Hi, I’m Alex, a Freelance 3D Generalist, Motion Designer and Compositor.

I’ve built a multitude of Computers, Workstations and Renderfarms and love to optimize them as much as possible.

Feel free to comment and ask for suggestions on your PC-Build or 3D-related Problem, I’ll do my best to help out!


Also check out our Forum for feedback from our Expert Community.

Leave a Reply

  • Michael

    Hi Alex,

    Thanks again for all the great info you provide! I just finished building my first pc and your expertise was a big help! Being a Mac user for years, I have to admit that I’m having trouble with the next step of figuring out how to set up the appropriate drivers for my Nvidia RTX graphics card. Could you help or send me to an article that would step by step walk me through the process.

    Specifically I want to make sure that Cuda and Optix works. I downloaded Geforce Experience and it didn’t talk about those options. I then went to Cuda toolkit, and I think I that got the drivers loaded, but again, being a Mac guy who never needed to download those drivers, I’m sort of lost. Optix is even more confusing to me, so I’m not sure how to set that up either. My system is:

    GPU:3090 (MSI Ventus)
    RAM: Crucial 64g (2×32) 3600, CL16
    Motherboard: Asus Rog Strix x570- e
    Storage:Samsung 1TB MVME, 2 TB Sata
    OS:Windows 10

    I rendered the BMW scene on the 3090 in 18 seconds, so that might mean the CUDA drivers work. But then the Barbershop scene was as slow on the GPU as the CPU and there was an a security warning message (something about not wanting to execute python scripts). I believe the BMW scene should take about 10 seconds with optix (based on your article). Sorry for the long explanation. Any help would be much appreciated.
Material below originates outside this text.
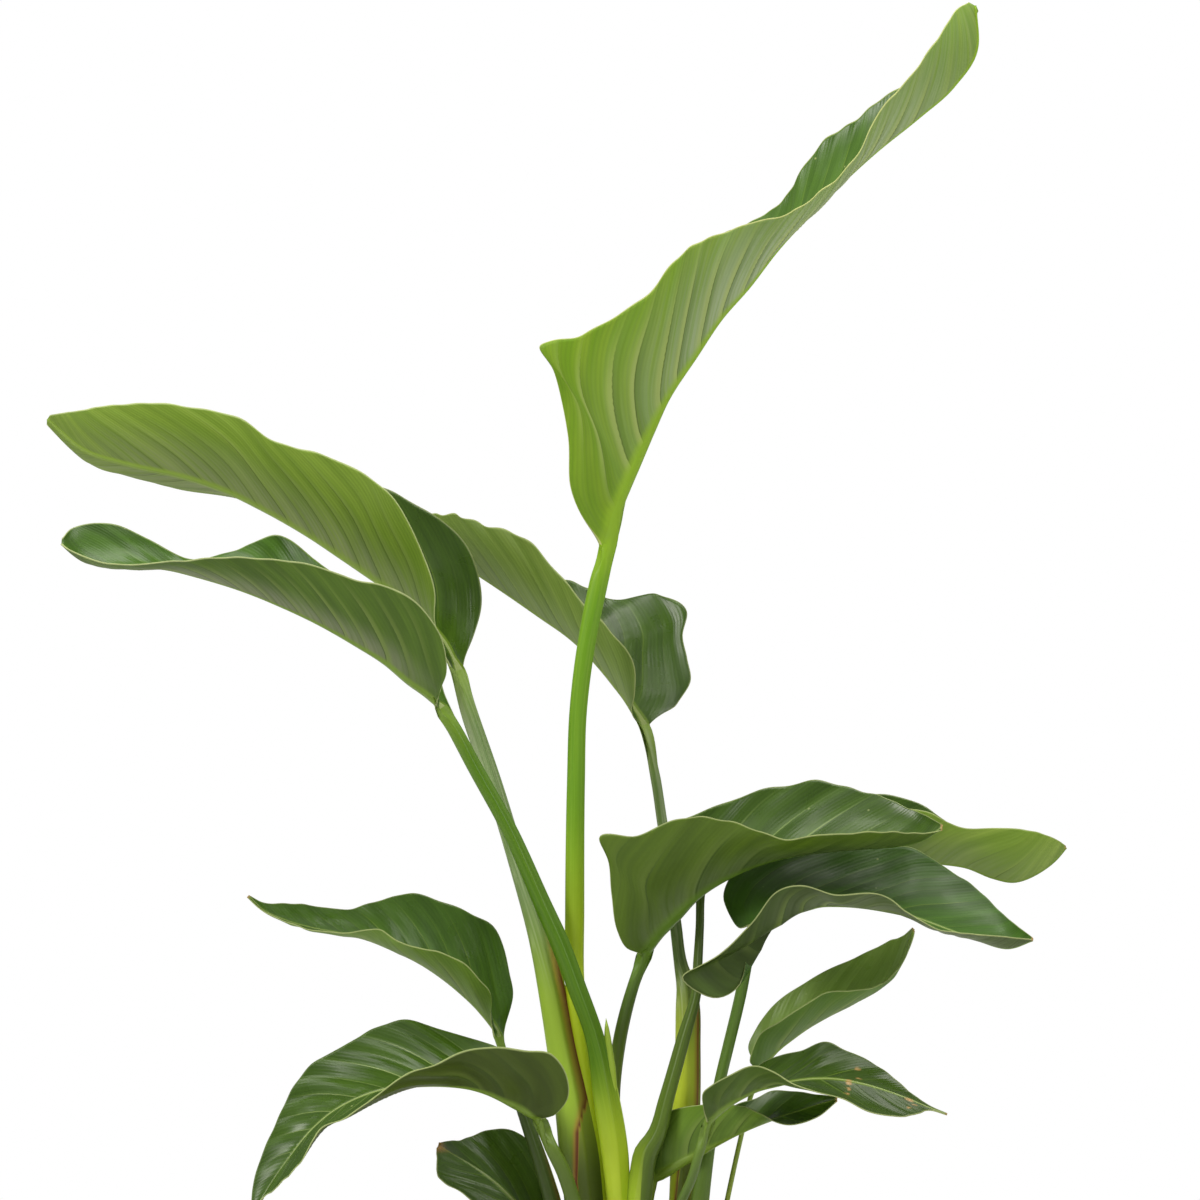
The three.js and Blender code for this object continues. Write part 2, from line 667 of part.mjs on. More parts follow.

    PS: Oh, one last question, is it ok to have Windows 10 and the active files I’m working on both on the same 1tb NVMe hard drive or should they be on separate hard drives or separate partitions?

    Thanks again!!

    • Alex Glawion

      Hey Michael,
      You only have to install the latest NVidia Driver for your GPU. Both CUDA and OptiX will work out of the box without any added steps.

      The Python Scripts warning might be because you don’t have python installed.

      Did you run the Blender Benchmark? And you selected OptiX in the Device selection on your GPU?

      You can have both the OS, your Apps, and also your Project Files on the same drive. No problem at all. For risk reasons, I like to have them on separate drives, so in case the Operating system has a problem and has to be re-installed, you don’t loose all of your important project files.